Individual-based estimates are very sensitive to the design of choice sets which concerns namely orthogonality and balance of the sets. The number of freedoms of the estimated system should always be higher than the number of estimated parameters. The hierarchical Bayes or other methods that bank on aggregate sample properties and allow estimation of a higher number of individual parameters than the number of degrees of freedom per individual, cannot correct the design deficiency. Especially the bias of estimates may be unpredictable.

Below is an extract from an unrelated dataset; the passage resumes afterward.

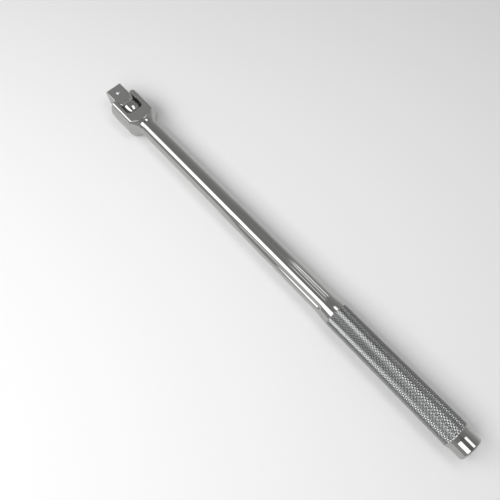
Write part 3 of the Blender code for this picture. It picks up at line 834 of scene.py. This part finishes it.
def softbox(name, tilt, distance, start, stop, width, radiance):
    """A long area light over the bar, tilted about the bar's axis from straight above."""
    out = (distance * math.sin(tilt), distance * math.cos(tilt))
    centre = Vector(PIN) + Vector(((start + stop) / 2, *out))
    light = bpy.data.lights.new(name, "AREA")
    light.shape = "RECTANGLE"
    light.size, light.size_y = stop - start, width
    light.color = linear(finishes().light)[:3]
    light.energy = radiance * math.pi * light.size * light.size_y
    lamp = bpy.data.objects.new(name, light)
    bpy.context.scene.collection.objects.link(lamp)
    lamp.location = centre
    lamp.rotation_euler = Euler((-tilt, 0, 0))


def floor_material():
    """Matt white paper."""
    material = bpy.data.materials.new("matt paper")
    material.use_nodes = True
    shader = material.node_tree.nodes["Principled BSDF"]
    shader.inputs["Base Color"].default_value = linear(finishes().floor)
    shader.inputs["Roughness"].default_value = 0.9
    return material


def make_world():
    """A grey room: brighter towards the horizon, with a darker patch above the bar."""
    world = bpy.data.worlds.new("studio")
    world.use_nodes = True
    tree = world.node_tree
    background = tree.nodes["Background"]
    where = add_node(tree, "ShaderNodeTexCoord")
    split = add_node(tree, "ShaderNodeSeparateXYZ", {0: where.outputs["Generated"]})
    height = add_node(tree, "ShaderNodeMapRange", {
        "Value": split.outputs["Z"], "From Min": 0.1, "From Max": 0.75,
        "To Min": ROOM_LOW, "To Max": ROOM_HIGH}, interpolation_type="SMOOTHSTEP")
    toward = add_node(tree, "ShaderNodeVectorMath", {
        0: where.outputs["Generated"], 1: PATCH_TOWARDS}, operation="DOT_PRODUCT")
    patch = add_node(tree, "ShaderNodeMapRange", {
        "Value": toward.outputs["Value"], "From Min": 0.93, "From Max": 0.99,
        "To Min": 1.0, "To Max": PATCH_SHADE}, interpolation_type="SMOOTHSTEP")
    product = add_node(tree, "ShaderNodeMath", {
        0: height.outputs["Result"], 1: patch.outputs["Result"]}, operation="MULTIPLY")
    background.inputs["Color"].default_value = (1.0, 1.0, 1.0, 1.0)
    tree.links.new(product.outputs[0], background.inputs["Strength"])
    bpy.context.scene.world = world


def make_camera():
    """A viewpoint above and beside the grip half of the bar, with the fork at the upper left."""
    camera = bpy.data.cameras.new("camera")
    camera.lens = CAMERA_LENS
    camera.sensor_width = 36
    camera.dof.use_dof = False
    camera.clip_start = 0.01
    view = bpy.data.objects.new("camera", camera)
    bpy.context.scene.collection.objects.link(view)
    view.location = Vector(PIN) + Vector(CAMERA_PLACE)
    view.rotation_euler = Euler([math.radians(turn) for turn in CAMERA_TURN])
    bpy.context.scene.camera = view


class BREAKERBAR_OT_stage(bpy.types.Operator):
    """Build the floor, the soft lights, the room and the camera"""
    bl_idname = "breaker_bar.stage"
    bl_label = "Stage"

    def execute(self, context):
        low = CAD_BOX[0][2]
        corners = np.array([[-3, -3, low], [3, -3, low], [3, 3, low], [-3, 3, low]], float)
        mesh = bpy.data.meshes.new("floor")
        mesh.from_pydata(corners.tolist(), [], [(0, 1, 2, 3)])
        mesh.materials.append(floor_material())
        floor = bpy.data.objects.new("floor", mesh)
        context.scene.collection.objects.link(floor)
        softbox("long softbox", LONG_BOX_TILT, distance=0.8, start=-0.8, stop=0.75,
                width=0.47, radiance=2.6)
        softbox("grip softbox", GRIP_BOX_TILT, distance=0.8, start=0.03, stop=0.65,
                width=0.28, radiance=2.2)
        make_world()
        make_camera()
        context.scene.view_settings.view_transform = "Standard"
        return {"FINISHED"}


# ---- panel and registration ------------------------------------------------------------------

BUILDERS = (
    BREAKERBAR_OT_fork, BREAKERBAR_OT_shank, BREAKERBAR_OT_grip, BREAKERBAR_OT_end,
    BREAKERBAR_OT_drive_head, BREAKERBAR_OT_pin, BREAKERBAR_OT_balls, BREAKERBAR_OT_springs,
    BREAKERBAR_OT_stage,
)


class BREAKERBAR_PT_panel(bpy.types.Panel):
    """Lists what the add-on builds"""
    bl_idname = "BREAKERBAR_PT_panel"
    bl_label = "Breaker bar"
    bl_space_type = "VIEW_3D"
    bl_region_type = "UI"
    bl_category = "Breaker bar"

    def draw(self, context):
        for builder in BUILDERS:
            self.layout.operator(builder.bl_idname)


CLASSES = (BreakerBarSizes, BreakerBarFinishes) + BUILDERS + (BREAKERBAR_PT_panel,)


def register():
    for entry in CLASSES:
        bpy.utils.register_class(entry)
    bpy.types.Scene.breaker_bar_sizes = bpy.props.PointerProperty(type=BreakerBarSizes)
    bpy.types.Scene.breaker_bar_finishes = bpy.props.PointerProperty(type=BreakerBarFinishes)


def unregister():
    del bpy.types.Scene.breaker_bar_finishes
    del bpy.types.Scene.breaker_bar_sizes
    for entry in reversed(CLASSES):
        bpy.utils.unregister_class(entry)


def main():
    """Build every piece and the stage."""
    register()
    bpy.ops.breaker_bar.fork()
    bpy.ops.breaker_bar.shank()
    bpy.ops.breaker_bar.grip()
    bpy.ops.breaker_bar.end()
    bpy.ops.breaker_bar.drive_head()
    bpy.ops.breaker_bar.pin()
    bpy.ops.breaker_bar.balls()
    bpy.ops.breaker_bar.springs()
    bpy.ops.breaker_bar.stage()


if __name__ == "__main__":
    main()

A frequent problem encountered in DCM is varying and often unchecked (or even inestimable) the precision of estimates. The levels of items that have been selected least, e.g. those least attractive in CBC - Choice-Based Conjoint, have the lowest precision for a simple reason - little data is available. Fortunately, this does not introduce a big problem in a simulation. Such a product will have only a small share. However, the simulation may be useless when a low part-worth level is combined with a high part-worth level. The problem lies directly in the conjoint additive kernel. Due to the error propagation, a sum of part-worths has always lower precision than any part-worth alone. When a low part-worth is "overcome" by a high one the computed item utility may be completely wrong.

An unduly attractive item has always an unwanted effect. When such an item is present in a choice task the information is lost for all items in the given choice set. Inappropriately attractive items or the combinations of levels making them so have always a strongly detrimental effect on the estimates and should be strictly avoided. The selection and format of items for a concept test or a MaxDiff study are fully in hands of the project designer. In a conjoint study, the problems can be efficiently tackled using a design based on product classes. Use of prohibited combinations of attribute levels should be avoided whenever and wherever possible. 

Deployment of robust design and estimation methods in conjoint studies is important. Commercially available programs (e.g. from Sawtooth Software, Inc.) have parametric options that help to keep tight reins on the design and computation processes.